Volatility in the dividend, with a 65% cut announced to fund growth

The company's decision in May 2025 to slash its quarterly dividend by 65%, from $0.36 per share to $0.0875 per share, is a clear signal of financial strain and a conservative shift in capital allocation. This move was a necessary action to strengthen the balance sheet, which showed a net leverage ratio of 5.0x as of March 31, 2025-an elevated level for a cyclical chemicals company.

The cut is expected to free up approximately $100 million annually, which management intends to allocate to high-return growth projects, like the Opteon™ refrigerant expansion, and to reduce its substantial gross debt of $4.1 billion. For income-focused investors, this volatility is a major threat to the investment thesis; it turns a stable dividend stock into a turnaround play. The market reaction was swift, with the stock tumbling on the news.

Exit of the Surface Protection Solutions Capstone™ business due to regulatory risk

The decision in January 2025 to exit the Surface Protection Solutions (SPS) Capstone™ business is a tangible threat that shows how regulatory uncertainty can force the abandonment of profitable product lines.
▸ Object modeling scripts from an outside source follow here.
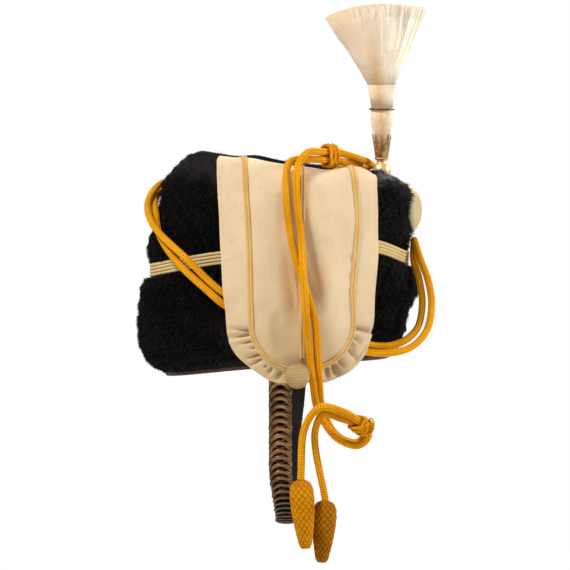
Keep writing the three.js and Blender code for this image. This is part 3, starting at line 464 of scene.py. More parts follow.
# The fur body: short dense black fur on a hide that is stretched over the leather. The gimp band presses
# a groove into it, and so do the cap lines, the boss and the bag. It is a dark skin under many hairs.
DEGREE = np.pi / 180
RIM = {"middle": 0.006, "front": 0.008, "side": 0.005}
BAND = {"middle": 0.0955, "front": 0.0055, "side": 0.012, "width": 0.0124, "thick": 0.0026, "slope": 0.0005,
        "swells": np.array([(-46, 21, 0.0075)]) * (DEGREE, DEGREE, 1)}  # it rises beside the bag's front edge
CREST = {"middle": 0.1815, "front": -0.0055, "side": -0.002, "under_bag": 0.0045}
FUR_ROWS = np.array([  # stretch (0 below the band, 1 above it), share of the stretch, rear, front, side
    (0, 0.0, 103, 103, 86.5), (0, 0.05, 111, 107, 96), (0, 0.14, 119, 112, 103), (0, 0.28, 124, 117, 107),
    (0, 0.48, 125.5, 119, 108.5), (0, 0.72, 125.5, 128.5, 108.5), (0, 0.9, 123.5, 126, 106.5),
    (0, 1.0, 118, 121, 102.5), (0, 1.01, 112, 116.5, 98), (1, -0.01, 112, 116.5, 98),
    (1, 0.0, 115, 118.5, 101.5), (1, 0.1, 117, 120, 104), (1, 0.25, 115.5, 119, 104),
    (1, 0.45, 109, 118.5, 102), (1, 0.65, 105, 118.5, 99.5), (1, 0.82, 99.5, 116.5, 95.5),
    (1, 0.93, 93.5, 110, 90), (1, 1.0, 86.5, 97, 81),
]) * (1, 1, 0.001, 0.001, 0.001)
TOP_ROW = len(FUR_ROWS) - 1.001
TUFTS = np.array([  # way round and width in degrees, and height of the crest's tufts
    (142, 24, 0.0125), (100, 26, 0.0135), (60, 20, 0.0075), (-144, 19, 0.009), (-18, 11, 0.005),
]) * (DEGREE, DEGREE, 1)
FULLER = np.array([  # way round in degrees and height of a fuller spot, its size both ways, how far it swells
    (-11.5, 0.158, 5.7, 0.011, 0.0085), (-11.5, 0.126, 5.7, 0.011, 0.004), (178, 0.167, 13, 0.009, 0.0038),
]) * (DEGREE, 1, DEGREE, 1, 1)


def soft_spots(table, *places, turning=False):
    """Soft rises, added up. A row of the table has the middle along each axis, the size along each axis
    and the height, and falls off as a bell does. With turning, the first axis is an angle round the hat."""
    off = 0.0
    for k, place in enumerate(places):
        away = np.asarray(place)[..., None] - table[:, k]
        if turning and k == 0:
            away = np.arctan2(np.sin(away), np.cos(away))
        off = off + (away / table[:, len(places) + k]) ** 2
    return (table[:, -1] * np.exp(-off)).sum(-1)


def rise(angle, sizes):
    """The height of an edge that goes round the hat: its middle, more to the front, more at both sides."""
    even = sizes["middle"] + sizes["front"] * np.cos(angle) + sizes["side"] * np.sin(angle) ** 2
    return even + soft_spots(sizes["swells"], angle, turning=True) if "swells" in sizes else even


def crest(angle):
    """The fur's upper edge. Under the bag it is lower, by the cube of how far the angle faces the bag."""
    return rise(angle, CREST) - CREST["under_bag"] * np.clip(-np.sin(angle), 0, None) ** 3


def oval(angle, length, width, z):
    """Places on an oval: the cosine of the angle times its length, the sine times its width, and z."""
    return np.stack(np.broadcast_arrays(np.cos(angle) * length, np.sin(angle) * width, z), -1)


def eased(value, low, high):
    """Goes from 0 at low to 1 at high, slowly at both ends: three squares less two cubes of the share."""
    t = np.clip((value - low) / (high - low), 0, 1)
    return t * t * (3 - 2 * t)


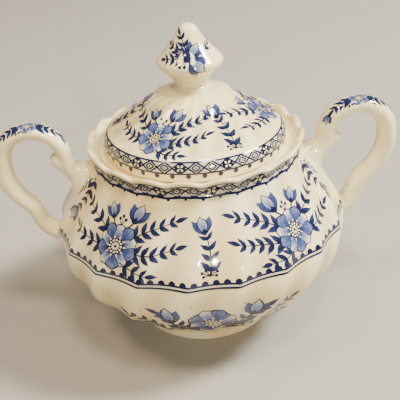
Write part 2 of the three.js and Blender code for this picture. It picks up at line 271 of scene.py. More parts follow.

This business exit was directly caused by regulatory changes and uncertainties that led to reduced demand and market deselection of its telomer-based chemistries.

The financial impact is clear and negative in the near term:

Financial Metric Amount (2025 Fiscal Year) Notes
Annualized Revenue Loss $80 million to $90 million Expected going forward.
Total Restructuring Charges Approximately $60 million Expected to be incurred in late 2025 and 2026.
Q1 2025 Restructuring Charges Recorded $27 million Charges recorded in the first quarter of 2025.

Manufacturing of the Capstone™ products is expected to cease by the end of the second quarter of 2025. This exit, while strategically sound for de-risking the portfolio, is a concrete loss of revenue and a drain on cash flow via restructuring charges, proving that regulatory risk is a constant, material headwind.